GOAL ::
Gather up the lines with the word "picture" in them.

RECORDS TO PROCESS ::
◇ ◇ ◇

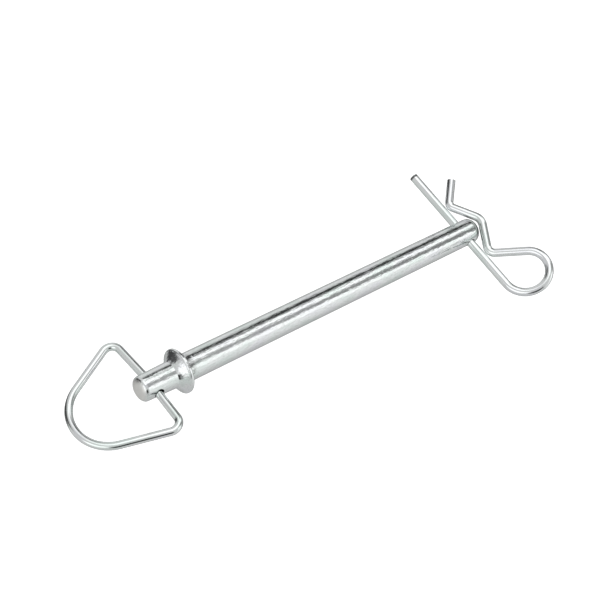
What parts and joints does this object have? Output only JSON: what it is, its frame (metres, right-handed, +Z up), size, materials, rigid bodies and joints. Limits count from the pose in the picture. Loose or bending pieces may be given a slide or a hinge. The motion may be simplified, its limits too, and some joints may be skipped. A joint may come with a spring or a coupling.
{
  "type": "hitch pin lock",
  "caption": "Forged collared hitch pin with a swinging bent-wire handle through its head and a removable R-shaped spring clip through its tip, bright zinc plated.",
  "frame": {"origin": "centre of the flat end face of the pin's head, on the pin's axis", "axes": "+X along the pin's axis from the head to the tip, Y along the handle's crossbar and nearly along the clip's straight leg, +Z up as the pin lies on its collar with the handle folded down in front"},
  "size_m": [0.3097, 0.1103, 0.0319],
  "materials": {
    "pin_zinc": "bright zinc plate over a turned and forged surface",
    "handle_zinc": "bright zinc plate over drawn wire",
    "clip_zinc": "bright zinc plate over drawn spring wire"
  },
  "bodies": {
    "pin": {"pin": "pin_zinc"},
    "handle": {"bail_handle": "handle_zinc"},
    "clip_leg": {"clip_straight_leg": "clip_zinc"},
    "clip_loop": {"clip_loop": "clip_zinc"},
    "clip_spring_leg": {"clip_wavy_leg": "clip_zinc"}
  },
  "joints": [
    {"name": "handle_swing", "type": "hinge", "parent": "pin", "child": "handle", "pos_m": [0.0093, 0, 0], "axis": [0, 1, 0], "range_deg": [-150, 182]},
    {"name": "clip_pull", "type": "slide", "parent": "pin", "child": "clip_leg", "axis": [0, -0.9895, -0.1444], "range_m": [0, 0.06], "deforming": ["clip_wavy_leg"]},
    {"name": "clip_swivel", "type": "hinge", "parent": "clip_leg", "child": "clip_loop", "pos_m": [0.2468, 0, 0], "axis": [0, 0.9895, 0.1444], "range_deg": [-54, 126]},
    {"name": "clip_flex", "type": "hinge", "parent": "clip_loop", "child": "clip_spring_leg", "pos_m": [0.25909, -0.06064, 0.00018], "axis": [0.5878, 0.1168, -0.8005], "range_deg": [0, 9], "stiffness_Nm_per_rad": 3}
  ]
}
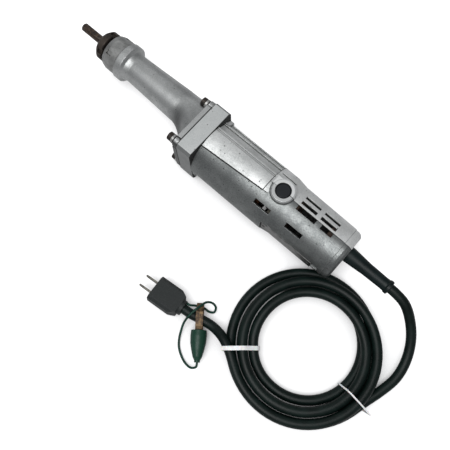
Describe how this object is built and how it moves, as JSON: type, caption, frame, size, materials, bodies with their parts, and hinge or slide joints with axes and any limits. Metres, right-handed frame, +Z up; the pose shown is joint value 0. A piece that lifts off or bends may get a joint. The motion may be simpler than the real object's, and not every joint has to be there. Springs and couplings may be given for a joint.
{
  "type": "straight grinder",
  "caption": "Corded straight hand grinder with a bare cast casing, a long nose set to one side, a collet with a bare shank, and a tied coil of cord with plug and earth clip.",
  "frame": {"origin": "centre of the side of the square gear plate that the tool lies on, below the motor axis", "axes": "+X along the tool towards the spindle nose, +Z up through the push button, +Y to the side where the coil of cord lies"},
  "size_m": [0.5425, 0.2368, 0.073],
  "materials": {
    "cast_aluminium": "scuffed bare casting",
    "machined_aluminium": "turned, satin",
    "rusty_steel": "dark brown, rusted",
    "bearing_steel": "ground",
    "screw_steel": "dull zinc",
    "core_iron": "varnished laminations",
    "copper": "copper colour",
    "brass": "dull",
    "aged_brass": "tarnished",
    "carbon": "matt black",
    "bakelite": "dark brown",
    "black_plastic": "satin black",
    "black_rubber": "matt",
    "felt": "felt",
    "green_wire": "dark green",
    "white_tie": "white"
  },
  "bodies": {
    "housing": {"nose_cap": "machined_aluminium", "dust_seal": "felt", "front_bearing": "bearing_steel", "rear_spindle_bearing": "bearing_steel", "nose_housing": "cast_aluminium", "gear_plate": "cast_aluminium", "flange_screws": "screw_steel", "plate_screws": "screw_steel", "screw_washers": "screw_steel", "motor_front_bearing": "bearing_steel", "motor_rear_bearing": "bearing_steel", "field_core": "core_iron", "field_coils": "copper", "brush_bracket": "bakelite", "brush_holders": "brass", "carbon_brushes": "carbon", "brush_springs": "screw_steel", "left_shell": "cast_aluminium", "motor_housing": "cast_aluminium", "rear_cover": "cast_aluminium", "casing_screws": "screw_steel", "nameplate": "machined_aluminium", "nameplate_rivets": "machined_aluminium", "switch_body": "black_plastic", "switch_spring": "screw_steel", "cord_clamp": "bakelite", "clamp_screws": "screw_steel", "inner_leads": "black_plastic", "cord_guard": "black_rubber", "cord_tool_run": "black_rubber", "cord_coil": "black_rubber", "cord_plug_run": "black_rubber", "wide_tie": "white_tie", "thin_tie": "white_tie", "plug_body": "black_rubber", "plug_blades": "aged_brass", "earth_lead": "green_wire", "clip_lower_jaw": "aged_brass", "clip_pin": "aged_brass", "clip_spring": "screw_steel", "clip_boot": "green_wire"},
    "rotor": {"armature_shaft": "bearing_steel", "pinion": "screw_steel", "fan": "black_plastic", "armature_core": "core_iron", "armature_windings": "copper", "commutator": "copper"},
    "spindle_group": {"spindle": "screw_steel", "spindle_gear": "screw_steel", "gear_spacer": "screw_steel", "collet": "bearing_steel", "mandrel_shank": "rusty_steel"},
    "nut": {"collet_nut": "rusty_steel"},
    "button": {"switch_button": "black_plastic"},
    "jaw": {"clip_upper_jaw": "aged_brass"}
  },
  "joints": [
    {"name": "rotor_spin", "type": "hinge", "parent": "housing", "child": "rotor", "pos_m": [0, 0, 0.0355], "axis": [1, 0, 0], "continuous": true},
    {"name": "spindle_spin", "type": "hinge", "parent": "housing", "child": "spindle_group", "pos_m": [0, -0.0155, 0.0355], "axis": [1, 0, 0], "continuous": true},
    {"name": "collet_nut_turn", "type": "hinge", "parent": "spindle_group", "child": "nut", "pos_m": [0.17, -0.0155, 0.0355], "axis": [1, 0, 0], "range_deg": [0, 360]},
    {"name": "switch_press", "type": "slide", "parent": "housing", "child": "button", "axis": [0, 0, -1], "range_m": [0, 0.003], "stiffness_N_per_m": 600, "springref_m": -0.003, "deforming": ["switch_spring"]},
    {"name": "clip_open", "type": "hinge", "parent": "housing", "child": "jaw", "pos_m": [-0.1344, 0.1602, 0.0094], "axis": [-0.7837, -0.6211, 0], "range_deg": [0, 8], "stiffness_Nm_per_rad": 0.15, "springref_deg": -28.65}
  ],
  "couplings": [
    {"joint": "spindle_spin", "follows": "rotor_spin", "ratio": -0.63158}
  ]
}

◇ ◇ ◇

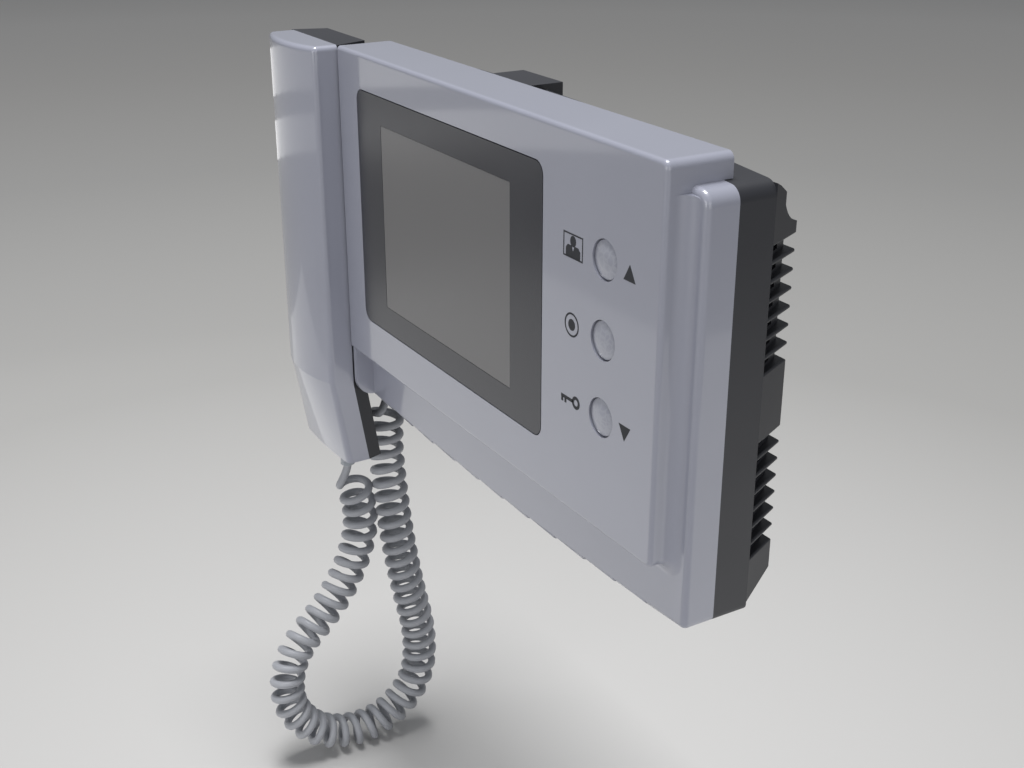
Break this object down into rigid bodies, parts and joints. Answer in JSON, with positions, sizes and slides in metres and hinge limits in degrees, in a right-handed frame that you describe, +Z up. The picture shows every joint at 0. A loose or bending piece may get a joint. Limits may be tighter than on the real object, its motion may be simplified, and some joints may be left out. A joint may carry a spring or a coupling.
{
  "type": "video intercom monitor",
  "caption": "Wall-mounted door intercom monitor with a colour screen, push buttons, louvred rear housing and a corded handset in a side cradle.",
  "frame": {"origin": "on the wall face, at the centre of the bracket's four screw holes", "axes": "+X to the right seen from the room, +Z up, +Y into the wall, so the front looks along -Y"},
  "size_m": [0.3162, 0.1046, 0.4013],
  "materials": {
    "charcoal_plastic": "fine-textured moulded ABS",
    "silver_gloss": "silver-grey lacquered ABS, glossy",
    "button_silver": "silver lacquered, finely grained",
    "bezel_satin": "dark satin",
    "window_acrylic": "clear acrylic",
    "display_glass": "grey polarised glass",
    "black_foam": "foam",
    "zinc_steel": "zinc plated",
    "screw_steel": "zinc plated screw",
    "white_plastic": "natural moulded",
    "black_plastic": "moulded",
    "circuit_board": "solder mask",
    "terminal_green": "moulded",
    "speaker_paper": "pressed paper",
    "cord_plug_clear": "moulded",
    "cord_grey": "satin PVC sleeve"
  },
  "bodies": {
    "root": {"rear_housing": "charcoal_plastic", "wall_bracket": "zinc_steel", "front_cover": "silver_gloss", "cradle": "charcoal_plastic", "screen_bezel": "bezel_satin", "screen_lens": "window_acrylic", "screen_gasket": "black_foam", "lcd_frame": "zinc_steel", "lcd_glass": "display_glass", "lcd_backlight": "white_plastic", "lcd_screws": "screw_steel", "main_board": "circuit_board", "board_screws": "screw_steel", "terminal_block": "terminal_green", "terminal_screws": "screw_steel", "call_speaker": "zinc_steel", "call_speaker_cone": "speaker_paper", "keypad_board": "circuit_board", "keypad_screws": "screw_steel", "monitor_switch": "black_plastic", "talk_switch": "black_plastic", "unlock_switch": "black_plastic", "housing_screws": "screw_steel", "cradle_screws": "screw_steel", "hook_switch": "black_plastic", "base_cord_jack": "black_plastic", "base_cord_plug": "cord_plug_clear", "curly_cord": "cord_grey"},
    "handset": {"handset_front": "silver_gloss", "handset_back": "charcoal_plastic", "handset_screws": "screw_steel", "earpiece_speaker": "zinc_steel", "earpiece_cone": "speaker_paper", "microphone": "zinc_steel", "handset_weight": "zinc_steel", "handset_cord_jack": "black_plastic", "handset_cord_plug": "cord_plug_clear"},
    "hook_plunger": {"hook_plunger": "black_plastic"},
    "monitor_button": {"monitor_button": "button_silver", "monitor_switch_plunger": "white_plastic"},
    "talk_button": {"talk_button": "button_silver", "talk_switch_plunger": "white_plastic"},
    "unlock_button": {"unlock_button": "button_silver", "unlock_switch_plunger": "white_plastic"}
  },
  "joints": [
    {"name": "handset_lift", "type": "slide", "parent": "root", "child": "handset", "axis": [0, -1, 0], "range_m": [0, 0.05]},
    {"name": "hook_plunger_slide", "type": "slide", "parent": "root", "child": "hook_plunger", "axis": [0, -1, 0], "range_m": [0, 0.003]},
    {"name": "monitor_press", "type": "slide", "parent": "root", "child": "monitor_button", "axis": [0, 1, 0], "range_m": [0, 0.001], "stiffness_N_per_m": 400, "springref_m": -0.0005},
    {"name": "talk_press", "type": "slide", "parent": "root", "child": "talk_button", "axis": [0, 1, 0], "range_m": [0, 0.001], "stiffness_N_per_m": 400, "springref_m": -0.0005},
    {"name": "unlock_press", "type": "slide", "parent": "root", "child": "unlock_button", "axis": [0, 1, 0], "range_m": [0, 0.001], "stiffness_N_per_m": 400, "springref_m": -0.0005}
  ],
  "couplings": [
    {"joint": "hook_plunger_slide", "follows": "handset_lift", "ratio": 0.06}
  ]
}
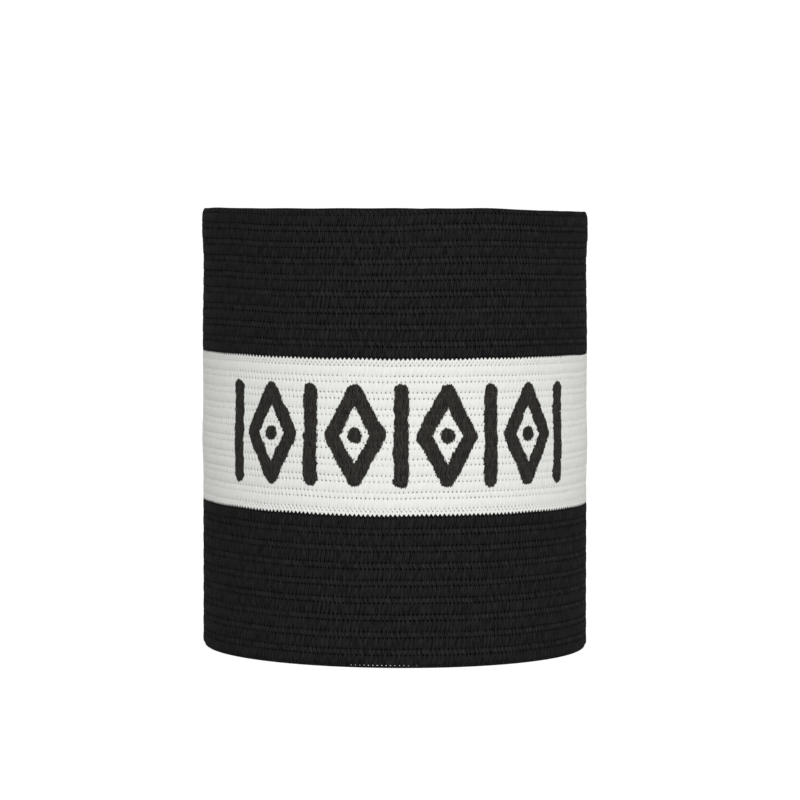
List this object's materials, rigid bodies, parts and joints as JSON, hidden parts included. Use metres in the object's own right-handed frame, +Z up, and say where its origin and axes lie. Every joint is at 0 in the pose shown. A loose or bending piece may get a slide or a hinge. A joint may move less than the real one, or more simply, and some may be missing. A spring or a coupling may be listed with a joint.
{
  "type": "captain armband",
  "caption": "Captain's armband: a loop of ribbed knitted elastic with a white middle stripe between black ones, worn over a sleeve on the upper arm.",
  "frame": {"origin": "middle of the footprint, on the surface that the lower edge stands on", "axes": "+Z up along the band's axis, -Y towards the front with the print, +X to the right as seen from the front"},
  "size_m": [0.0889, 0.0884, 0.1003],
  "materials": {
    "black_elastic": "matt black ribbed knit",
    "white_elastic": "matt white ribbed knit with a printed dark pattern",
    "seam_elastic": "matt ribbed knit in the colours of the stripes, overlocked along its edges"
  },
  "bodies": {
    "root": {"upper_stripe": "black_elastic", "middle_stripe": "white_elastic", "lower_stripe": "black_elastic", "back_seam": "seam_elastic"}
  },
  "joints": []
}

◇ ◇ ◇

RESPONSE ::
What parts and joints does this object have? Output only JSON: what it is, its frame (metres, right-handed, +Z up), size, materials, rigid bodies and joints. Limits count from the pose in the picture. Loose or bending pieces may be given a slide or a hinge. The motion may be simplified, its limits too, and some joints may be skipped. A joint may come with a spring or a coupling.
Break this object down into rigid bodies, parts and joints. Answer in JSON, with positions, sizes and slides in metres and hinge limits in degrees, in a right-handed frame that you describe, +Z up. The picture shows every joint at 0. A loose or bending piece may get a joint. Limits may be tighter than on the real object, its motion may be simplified, and some joints may be left out. A joint may carry a spring or a coupling.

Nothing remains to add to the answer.